Currently, we are a family of 4, so that means on a weekly basis I would have a food budget of $126.  That money is only for food – not toiletries, paper products, baby care items, pet items, or cleaning supplies.  Just for food.  Could you do it?
Here is what we purchase & consume in a typical week:
From Halo Farm – TOTAL $5.72
2 gal of Milk  $5.72
From the local produce market – TOTAL $18.39
1 lb of grapes  $1.99
5 apples  $1.25
bananas  $2.37
5lbs potatoes $1.99
salad greens  $3
pineapple $2
cantaloupe $2
bell pepper $1
onions $.79
6lbs carrots $2
Bottom Dollar (because its on the way home from our main grocery store) – TOTAL $.88
1dz eggs $.88
ShopRite (from my trip from this past Sunday, not all to be consumed in 1 week, some goes to the pantry) – TOTAL $90.54 before coupons (yes, you can use coupons along with your SNAP benefits)
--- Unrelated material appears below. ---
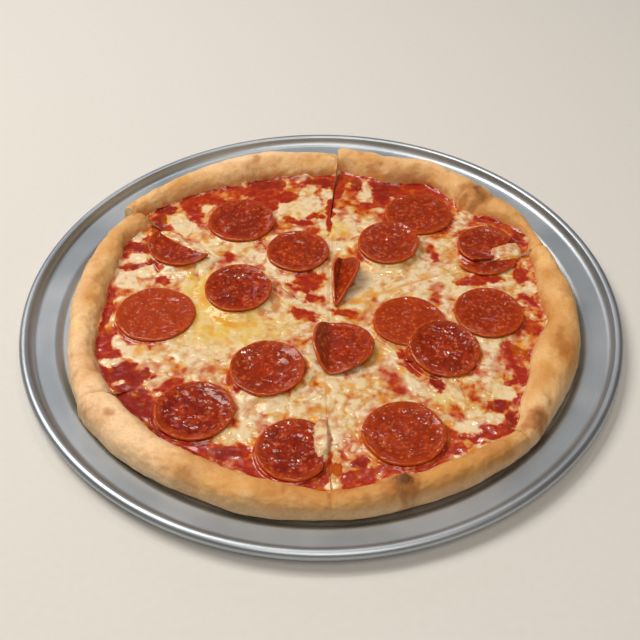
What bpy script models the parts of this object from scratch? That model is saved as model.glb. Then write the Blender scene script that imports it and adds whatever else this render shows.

2 bags dried pineapple  $5.98
1 bag popcorn kernels $1.79
4 boxes of pasta $2.20
olive oil $4.99
4 cans of corn $3.56
1 salad dressing $1.99
2 boxes of cereal $3.49
1 box bisquick $3.99
2pkgs Italian Sausage $5.98
10 yogurts $3
1/2 gal coconut milk $2.99
2 bricks of cheese $3.98
1 box of crackers $3.99
bread $1.99
peanut butter $2.49
4 can of tomato sauce  $4
2 cans tomato paste $1
1 box of tea $3.69
2 pkgs ground turkey $4.99
5lbs Chicken Breast $9.95
2 cans tuna $2
5lb AP Flour $1.99
4lb Sugar $2.39
1lb butter $1.99
brownie mix $1.49
Bag of Pretzels $2.39
raisins $2.25

All of those groceries for a Grand Total of $115.53, without using any additional coupons or offers, just the sale prices.  That is $10.47 under budget, which if I was in a spend it or lose it mode, I’d spend the extra on stocking the fridge with more fresh fruits & veggies for snacking, or a few extra packs of chicken for the freezer.
What a lot of people don’t realize is that you can use your SNAP benefits at local farmers’ markets, produce stands, butcher shops, in edition to the regular grocery store.  You can even use your SNAP benefits at Whole Foods and Trader Joe’s, which if you are watching your prices, have better deals than the regular grocery stores on a lot of items.  I particularly like the bulk bins at Whole Foods because I can buy just the amount I need, and on weeks where the budget is tight, I don’t have to stock the pantry with an item to have enough for a meal or two.
I will say, I am lucky enough to not require assistance.  My husband & I both work (him full time and my part time), plus I coupon to stretch our dollar any which way we can.  We have had times during our 13 years together that we were getting by on a beans & rice budget (about $20 a week for groceries if we were lucky), and it was those days of not having things that has made us incredibly thankful for what we do have today.
I believe the SNAP program is a benefit for those individuals who truly need it, and like the WIC program, can change the lives of families who are struggling to make ends meet and keep their heads above water.  There is nothing wrong with utilizing assistance when it is necessary, that’s what these programs are in place for, but we need to make sure that there is education going along with the distribution of these supplemental programs.